Bert Ely is a financial institutions and monetary policy consultant. The principal at Ely & Company, Inc., in Alexandria, Virginia, he has specialized in deposit insurance and banking-structure issues since 1981. In 1986, he was one of the first to publicly predict a taxpayer bailout of the Federal Savings and Loan Insurance Corporation. He monitors conditions in the banking and thrift industries, the politics of the credit-allocation process, and issues concerning monetary policy and the payments system.

Desmond Lachman is a resident scholar at AEI whose research focuses on global currencies, major emerging market economies, and the role of the multilateral lending institutions. He writes extensively on topics such as economic policy, fund arrangements, monetary reform, import restrictions, and exchange rates. Before joining AEI, Mr. Lachman was a managing director and chief emerging market economic strategist at Salomon Smith Barney. Previously, he was deputy director in the Policy Development and Review Department at the International Monetary Fund.

Alex J. Pollock joined AEI as a resident fellow in July 2004, after serving as president and CEO of the Federal Home Loan Bank of Chicago, a $90 billion housing GSE, since 1991. At the Chicago FHLB, he was the architect of the innovative Mortgage Partnership Finance (MPF) Program, which successfully created direct competition for Fannie Mae and Freddie Mac on a national basis. Mr. Pollock is a past president of the International Union for Housing Finance and the Bankers Club of Chicago; a director of Allied Capital Corporation, the Chicago Mercantile Exchange, the Great Lakes Higher Education Corporation, and the Great Books Foundation; and the author of numerous articles on banking, financial systems, and management.

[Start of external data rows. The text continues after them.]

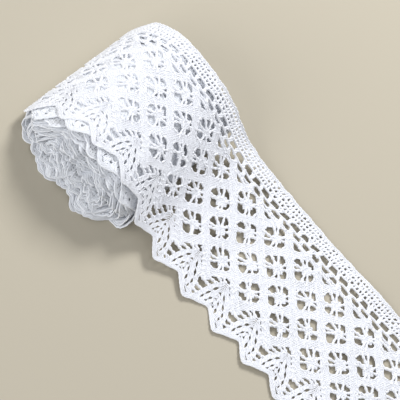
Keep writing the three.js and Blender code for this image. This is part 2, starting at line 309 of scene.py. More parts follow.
def colour_in_hex(name, hex_value, description):
    """A colour that is given here in hex."""
    colour = linear(hex_value)
    return FloatVectorProperty(name=name, description=description, default=colour, subtype="COLOR", size=3)


class LaceSizes(bpy.types.PropertyGroup):
    """The thread and how closely the lace is worked."""

    yarn: size_in_mm("Yarn", 0.8, "Diameter of one cotton thread")
    pair_yarn: size_in_mm("Pair yarn", 1.25, "Diameter of a thread in the twisted pairs, which lie fuller")
    sides: IntProperty(name="Sides", description="Sides of one thread", default=4, min=3, max=8)
    band: size_in_mm("Band", 5.0, "Width of the cloth-stitch bands round the diamonds")
    rise: size_in_mm("Rise", 0.2, "How far a thread rises and dips where it is woven")
    stitch: size_in_mm("Stitch", 1.25, "Length of one woven stitch")
    twist: size_in_mm("Twist", 2.6, "Length in which a pair of threads twists once")
    seed: IntProperty(name="Seed", description="Which unevenness the hand-fed threads get", default=7)


class LaceColours(bpy.types.PropertyGroup):
    """The cotton's white, the same cotton painted a little greyer as painted shade for the turns inside the
    roll, and the floor.
    """

    cotton: colour_in_hex("Cotton", 0xEFF1F7, "Bleached cotton in the light")
    # inner is the same bleached cotton painted a little greyer and bluer: painted shade for the turns inside
    # the roll, which lie out of the light
    inner: colour_in_hex("Inner cotton", 0xECEFF5, "Bleached cotton between the turns")
    floor: colour_in_hex("Floor", 0xB9B2A2, "Pale matt floor")


def smooth(t):
    """A share from 0 to 1, eased at both ends."""
    return t * t * (3 - 2 * t)


def eased(places, stops, values):
    """The value at each place, eased from every stop to the next."""
    stops, values = np.array(stops, float), np.array(values, float)
    places = np.clip(places, stops[0], stops[-1])
    after = np.clip(np.searchsorted(stops, places), 1, len(stops) - 1)
    share = (places - stops[after - 1]) / (stops[after] - stops[after - 1])
    return values[after - 1] + (values[after] - values[after - 1]) * smooth(share)


def settled(x, name):
    """How far the lap is drawn in or leans at each X."""
    return eased(x, SETTLING["x"], SETTLING[name])


def lengths_along(line):
    """The distance from a line's first point to each of its points."""
    return np.concatenate([[0], np.cumsum(np.linalg.norm(np.diff(line, axis=0), axis=1))])


SIDE_ALONG = np.arange(STRIP_END, STRIP_START - 4 * SIDE_STEP, -SIDE_STEP)
SIDE_SLOPE = np.radians(eased(SIDE_ALONG[:-1] - SIDE_STEP / 2, *zip(*SLOPES)))
SIDE_X = STRIP_END * REPEAT - np.concatenate([[0], np.cumsum(np.cos(SIDE_SLOPE))]) * SIDE_STEP * REPEAT
SIDE_Z = CLOTH / 2 + np.concatenate([[0], np.cumsum(np.sin(SIDE_SLOPE))]) * SIDE_STEP * REPEAT


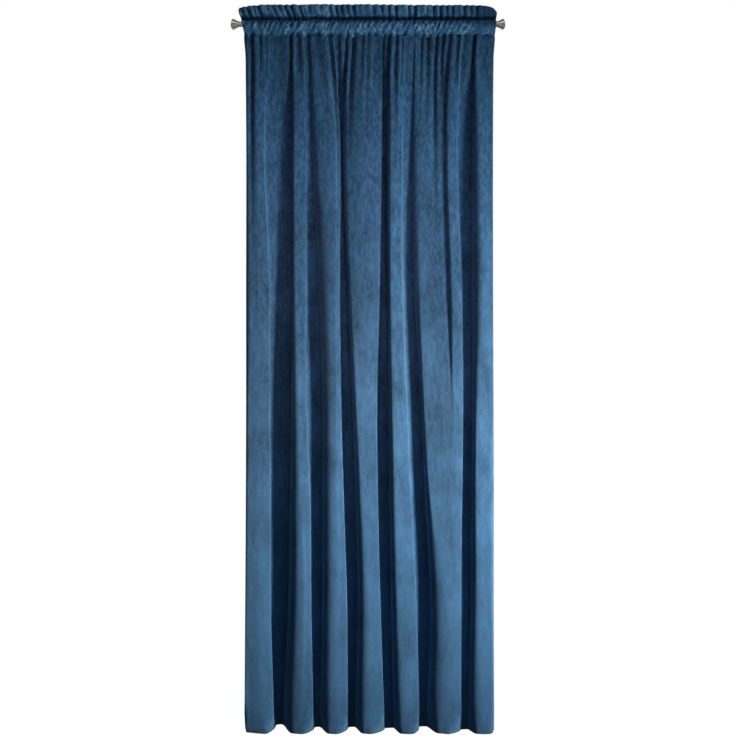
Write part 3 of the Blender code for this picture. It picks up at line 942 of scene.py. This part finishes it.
class Stitching:
    """Rows of thread stitches that lie on the cloth's two faces."""

    def __init__(self, cloth, settings):
        self.cloth = cloth
        self.pitch = settings.stitch_pitch
        self.length = settings.stitch_pitch * STITCH_SHARE
        self.width = settings.stitch_width
        self.corners = []
        self.faces = []

    def sew(self, rows, columns):
        """Sew through the cloth along a path of fractional rows and columns."""
        for grid, side in ((self.cloth.outer_front, -1), (self.cloth.outer_back, 1)):
            points = path_on(grid, rows, columns)
            normals = path_on(surface_normals(grid), rows, columns) * side
            steps = np.linalg.norm(np.diff(points, axis=0), axis=1)
            travelled = np.concatenate(([0.0], np.cumsum(steps)))
            middles = np.arange(self.pitch, travelled[-1] - self.pitch, self.pitch)
            for middle in middles:
                at = [middle - self.length / 2, middle, middle + self.length / 2]
                start, centre, end = (self.read(points, travelled, place) for place in at)
                up = self.read(normals, travelled, middle)
                self.add_stitch(start, centre, end, up / np.linalg.norm(up))

    def read(self, values, travelled, place):
        """Return a value at a distance along the path."""
        return np.array([np.interp(place, travelled, values[:, axis]) for axis in range(3)])

    def add_stitch(self, start, centre, end, up):
        """Add one spindle of thread, partly sunk into the pile."""
        along = end - start
        across = np.cross(up, along)
        across *= self.width / 2 / np.linalg.norm(across)
        lift = up * self.width / 2
        first = len(self.corners)
        self.corners.append(start)
        for share in STITCH_SHOULDERS:
            middle = start + along * share + lift * STITCH_STAND
            self.corners += [middle + across, middle + lift, middle - across, middle - lift]
        self.corners.append(end)
        for side in range(4):
            after = (side + 1) % 4
            near, next_near = first + 1 + side, first + 1 + after
            far, next_far = first + 5 + side, first + 5 + after
            self.faces.append((first, next_near, near))
            self.faces.append((near, next_near, next_far, far))
            self.faces.append((far, next_far, first + 9))

    def mesh(self, name):
        """Return all the stitches as one mesh."""
        mesh = bpy.data.meshes.new(name)
        mesh.from_pydata([tuple(corner) for corner in self.corners], [], self.faces)
        mesh.update()
        return mesh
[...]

Thomas H. Stanton is a Washington, D.C.-based attorney. His practice relates to the capacity of public institutions to deliver services effectively, with specialties relating to government organization and program design, financial regulation, government corporations, government-sponsored enterprises, and privatization. Mr. Stanton is a former member of the federal senior executive service. He chairs the Standing Panel on Executive Organization and Management at the National Academy of Public Administration and is a fellow of the Center for the Study of American Government at Johns Hopkins University, where he teaches on the law of public institutions. Mr. Stanton’s writings include a book on government-sponsored enterprises, A State of Risk (HarperCollins, 1991), and many articles. Mr. Stanton also has written Government-Sponsored Enterprises: Mercantilist Companies in the Modern World (AEI Press, 2002).

Peter J. Wallison joined AEI in 1999 as a resident fellow and as the codirector of AEI’s program on financial market deregulation. As a partner of Gibson, Dunn & Crutcher LLP, he practiced banking, corporate, and financial law in the firm’s Washington and New York offices. As the general counsel of the Treasury Department from 1981 to 1985, Mr. Wallison helped develop the Reagan administration’s proposals for deregulating the financial services industry. During 1986 and 1987, Mr. Wallison was counsel to President Ronald Reagan. He is the author of Back from the Brink, a proposal for a system of private deposit insurance; coauthor of Nationalizing Mortgage Risk: The Growth of Fannie Mae and Freddie Mac; and The GAAP Gap: Corporate Disclosure in the Age of the Internet; and the editor of Serving Two Masters Yet out of Control: Fannie Mae and Freddie Mac and Optional Federal Chartering of Insurance Companies, all of which have been published by the AEI Press. More recently, Mr. Wallison is the author of Ronald Reagan: The Power of Conviction and the Success of His Presidency, published in December 2002 by Westview Press.